- Data extract -
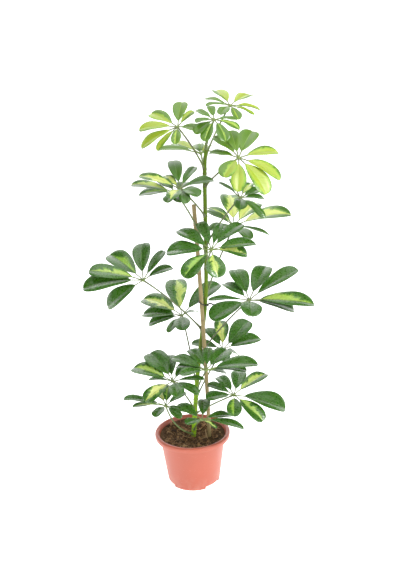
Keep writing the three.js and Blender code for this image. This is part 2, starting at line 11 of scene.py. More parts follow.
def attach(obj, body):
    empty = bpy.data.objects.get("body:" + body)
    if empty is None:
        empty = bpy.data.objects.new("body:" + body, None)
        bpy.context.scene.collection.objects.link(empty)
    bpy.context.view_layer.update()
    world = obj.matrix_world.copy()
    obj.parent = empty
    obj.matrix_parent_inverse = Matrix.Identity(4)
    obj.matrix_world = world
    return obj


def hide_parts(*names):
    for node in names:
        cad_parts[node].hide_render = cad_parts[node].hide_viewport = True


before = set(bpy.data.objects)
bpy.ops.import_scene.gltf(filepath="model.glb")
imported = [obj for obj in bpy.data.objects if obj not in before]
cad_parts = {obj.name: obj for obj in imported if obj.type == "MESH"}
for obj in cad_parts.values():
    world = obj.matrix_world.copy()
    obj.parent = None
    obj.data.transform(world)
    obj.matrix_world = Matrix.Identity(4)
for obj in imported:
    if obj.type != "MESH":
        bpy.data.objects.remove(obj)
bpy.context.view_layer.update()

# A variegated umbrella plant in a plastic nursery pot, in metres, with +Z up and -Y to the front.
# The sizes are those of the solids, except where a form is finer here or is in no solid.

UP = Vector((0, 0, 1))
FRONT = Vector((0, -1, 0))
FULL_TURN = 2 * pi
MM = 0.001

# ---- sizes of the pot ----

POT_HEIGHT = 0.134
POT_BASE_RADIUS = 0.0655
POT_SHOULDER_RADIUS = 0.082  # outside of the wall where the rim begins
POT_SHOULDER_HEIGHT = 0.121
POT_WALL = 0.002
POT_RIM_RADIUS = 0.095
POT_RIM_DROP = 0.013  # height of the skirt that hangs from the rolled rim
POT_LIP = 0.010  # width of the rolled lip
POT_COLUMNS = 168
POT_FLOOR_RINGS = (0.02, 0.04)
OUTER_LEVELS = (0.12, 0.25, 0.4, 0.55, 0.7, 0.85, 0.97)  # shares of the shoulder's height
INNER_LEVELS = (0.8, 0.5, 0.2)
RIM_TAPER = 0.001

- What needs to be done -
From the listing above, reproduce all the lines exactly.

- In response -
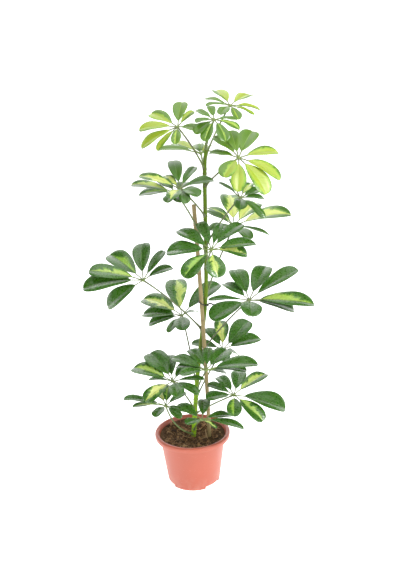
Keep writing the three.js and Blender code for this image. This is part 2, starting at line 11 of scene.py. More parts follow.
def attach(obj, body):
    empty = bpy.data.objects.get("body:" + body)
    if empty is None:
        empty = bpy.data.objects.new("body:" + body, None)
        bpy.context.scene.collection.objects.link(empty)
    bpy.context.view_layer.update()
    world = obj.matrix_world.copy()
    obj.parent = empty
    obj.matrix_parent_inverse = Matrix.Identity(4)
    obj.matrix_world = world
    return obj


def hide_parts(*names):
    for node in names:
        cad_parts[node].hide_render = cad_parts[node].hide_viewport = True


before = set(bpy.data.objects)
bpy.ops.import_scene.gltf(filepath="model.glb")
imported = [obj for obj in bpy.data.objects if obj not in before]
cad_parts = {obj.name: obj for obj in imported if obj.type == "MESH"}
for obj in cad_parts.values():
    world = obj.matrix_world.copy()
    obj.parent = None
    obj.data.transform(world)
    obj.matrix_world = Matrix.Identity(4)
for obj in imported:
    if obj.type != "MESH":
        bpy.data.objects.remove(obj)
bpy.context.view_layer.update()

# A variegated umbrella plant in a plastic nursery pot, in metres, with +Z up and -Y to the front.
# The sizes are those of the solids, except where a form is finer here or is in no solid.

UP = Vector((0, 0, 1))
FRONT = Vector((0, -1, 0))
FULL_TURN = 2 * pi
MM = 0.001

# ---- sizes of the pot ----

POT_HEIGHT = 0.134
POT_BASE_RADIUS = 0.0655
POT_SHOULDER_RADIUS = 0.082  # outside of the wall where the rim begins
POT_SHOULDER_HEIGHT = 0.121
POT_WALL = 0.002
POT_RIM_RADIUS = 0.095
POT_RIM_DROP = 0.013  # height of the skirt that hangs from the rolled rim
POT_LIP = 0.010  # width of the rolled lip
POT_COLUMNS = 168
POT_FLOOR_RINGS = (0.02, 0.04)
OUTER_LEVELS = (0.12, 0.25, 0.4, 0.55, 0.7, 0.85, 0.97)  # shares of the shoulder's height
INNER_LEVELS = (0.8, 0.5, 0.2)
RIM_TAPER = 0.001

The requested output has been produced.